Description of the task: Copy each line exactly.

Material for this exercise:

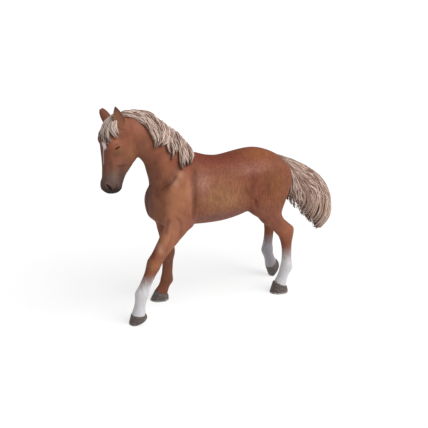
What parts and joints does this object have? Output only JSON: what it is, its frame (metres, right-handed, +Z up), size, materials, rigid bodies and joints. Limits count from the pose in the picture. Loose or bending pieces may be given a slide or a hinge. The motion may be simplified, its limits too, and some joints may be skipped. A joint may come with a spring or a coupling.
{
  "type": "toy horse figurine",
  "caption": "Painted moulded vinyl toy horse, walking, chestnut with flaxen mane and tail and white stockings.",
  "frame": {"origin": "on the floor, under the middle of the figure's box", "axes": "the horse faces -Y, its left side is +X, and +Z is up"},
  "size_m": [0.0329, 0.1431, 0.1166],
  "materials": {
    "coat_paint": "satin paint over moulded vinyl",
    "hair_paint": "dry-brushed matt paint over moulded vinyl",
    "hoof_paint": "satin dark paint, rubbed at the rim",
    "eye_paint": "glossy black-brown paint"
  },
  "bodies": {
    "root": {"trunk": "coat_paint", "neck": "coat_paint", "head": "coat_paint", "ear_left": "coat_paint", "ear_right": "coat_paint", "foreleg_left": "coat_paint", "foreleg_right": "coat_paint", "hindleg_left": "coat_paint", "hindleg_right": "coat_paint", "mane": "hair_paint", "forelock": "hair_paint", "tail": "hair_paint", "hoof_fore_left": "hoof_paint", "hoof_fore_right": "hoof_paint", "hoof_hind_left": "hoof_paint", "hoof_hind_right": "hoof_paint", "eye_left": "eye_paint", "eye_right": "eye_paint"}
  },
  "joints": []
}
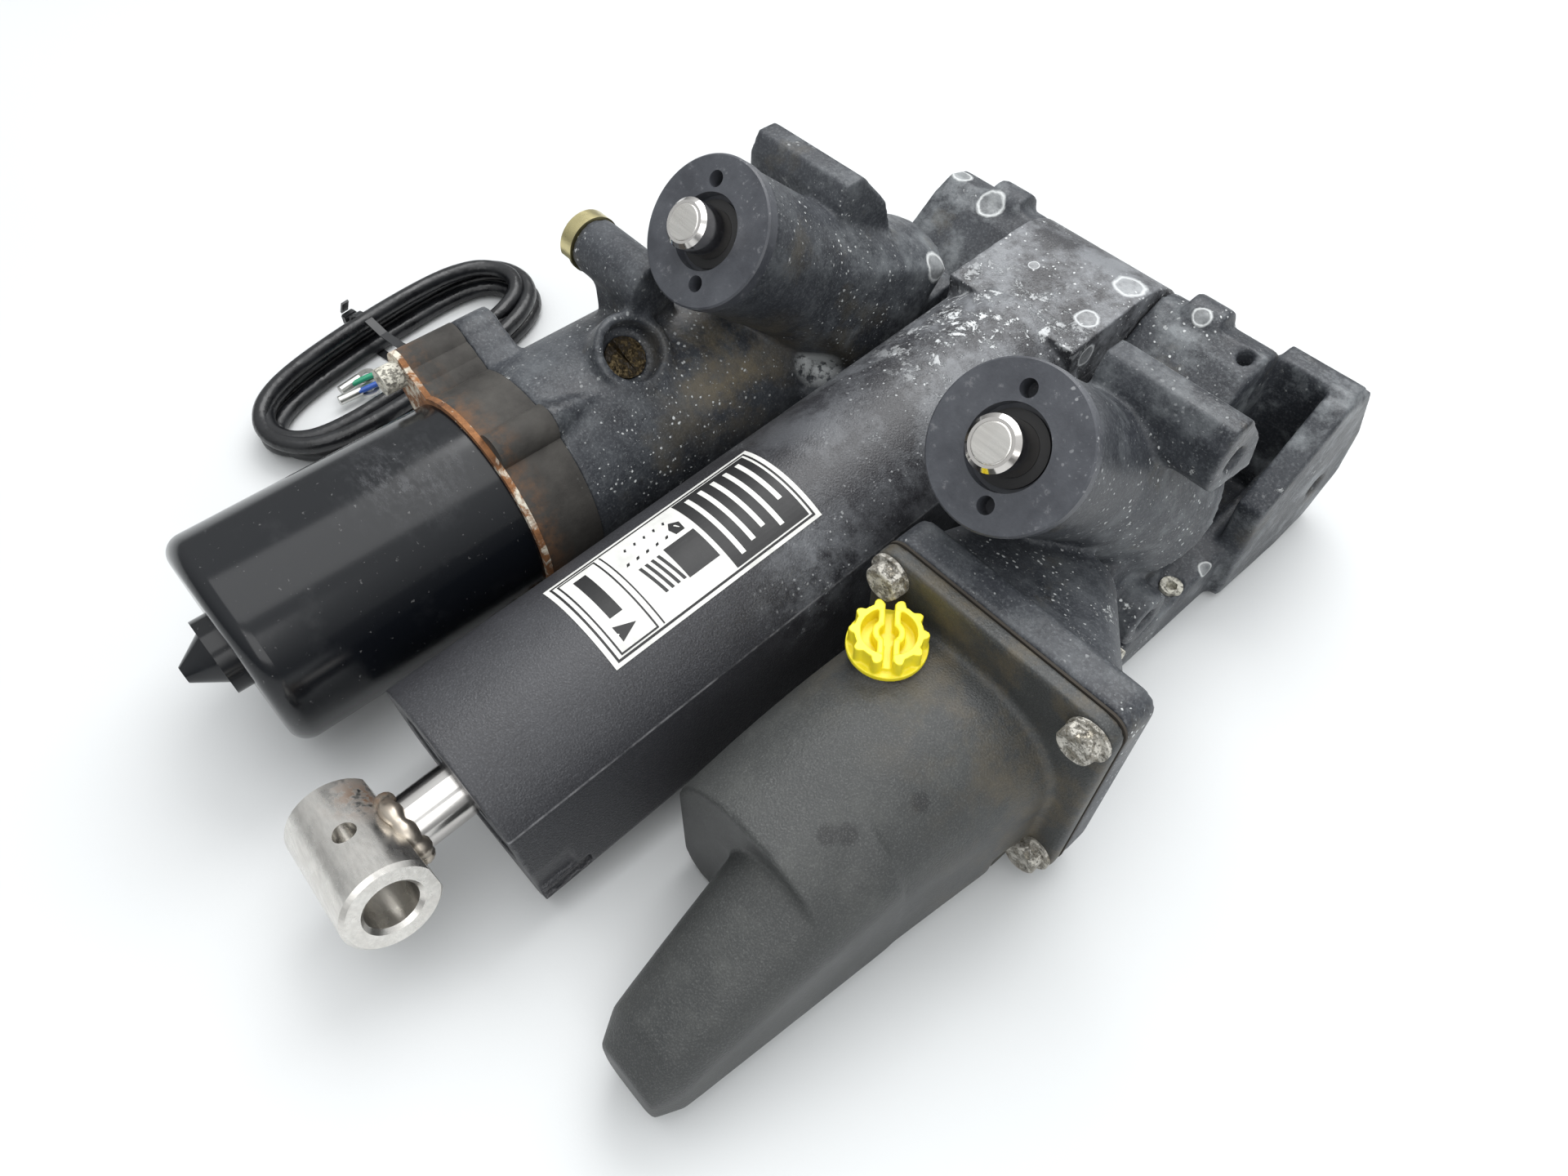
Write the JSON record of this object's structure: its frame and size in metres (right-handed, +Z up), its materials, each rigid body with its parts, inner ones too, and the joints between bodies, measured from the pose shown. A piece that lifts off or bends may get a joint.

Solution below:
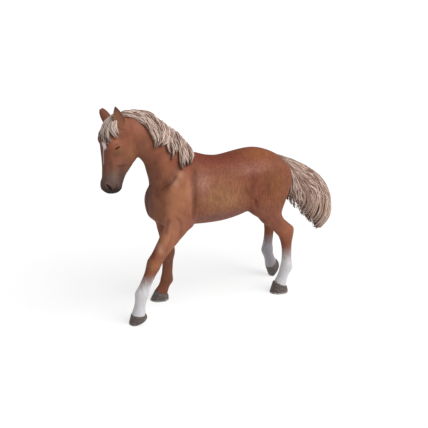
What parts and joints does this object have? Output only JSON: what it is, its frame (metres, right-handed, +Z up), size, materials, rigid bodies and joints. Limits count from the pose in the picture. Loose or bending pieces may be given a slide or a hinge. The motion may be simplified, its limits too, and some joints may be skipped. A joint may come with a spring or a coupling.
{
  "type": "toy horse figurine",
  "caption": "Painted moulded vinyl toy horse, walking, chestnut with flaxen mane and tail and white stockings.",
  "frame": {"origin": "on the floor, under the middle of the figure's box", "axes": "the horse faces -Y, its left side is +X, and +Z is up"},
  "size_m": [0.0329, 0.1431, 0.1166],
  "materials": {
    "coat_paint": "satin paint over moulded vinyl",
    "hair_paint": "dry-brushed matt paint over moulded vinyl",
    "hoof_paint": "satin dark paint, rubbed at the rim",
    "eye_paint": "glossy black-brown paint"
  },
  "bodies": {
    "root": {"trunk": "coat_paint", "neck": "coat_paint", "head": "coat_paint", "ear_left": "coat_paint", "ear_right": "coat_paint", "foreleg_left": "coat_paint", "foreleg_right": "coat_paint", "hindleg_left": "coat_paint", "hindleg_right": "coat_paint", "mane": "hair_paint", "forelock": "hair_paint", "tail": "hair_paint", "hoof_fore_left": "hoof_paint", "hoof_fore_right": "hoof_paint", "hoof_hind_left": "hoof_paint", "hoof_hind_right": "hoof_paint", "eye_left": "eye_paint", "eye_right": "eye_paint"}
  },
  "joints": []
}
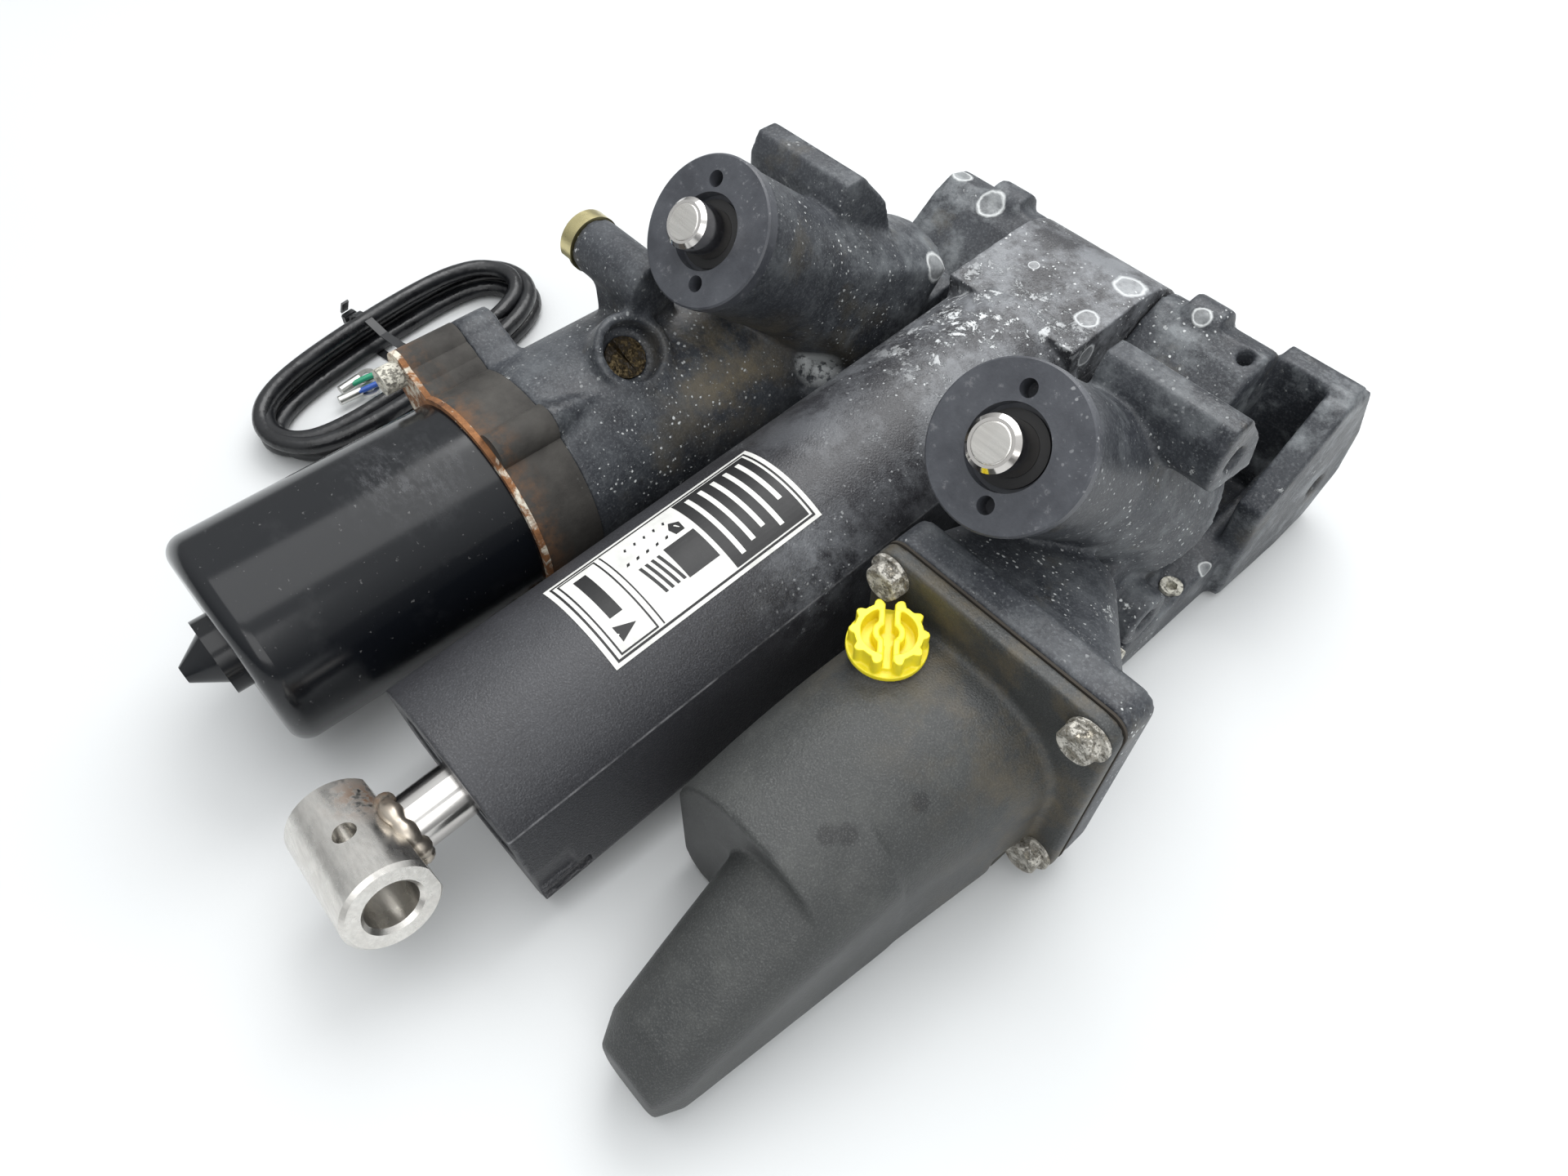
Write the JSON record of this object's structure: its frame and size in metres (right-handed, +Z up), its materials, each rigid body with its parts, inner ones too, and the joints between bodies, measured from the pose shown. A piece that lifts off or bends may get a joint.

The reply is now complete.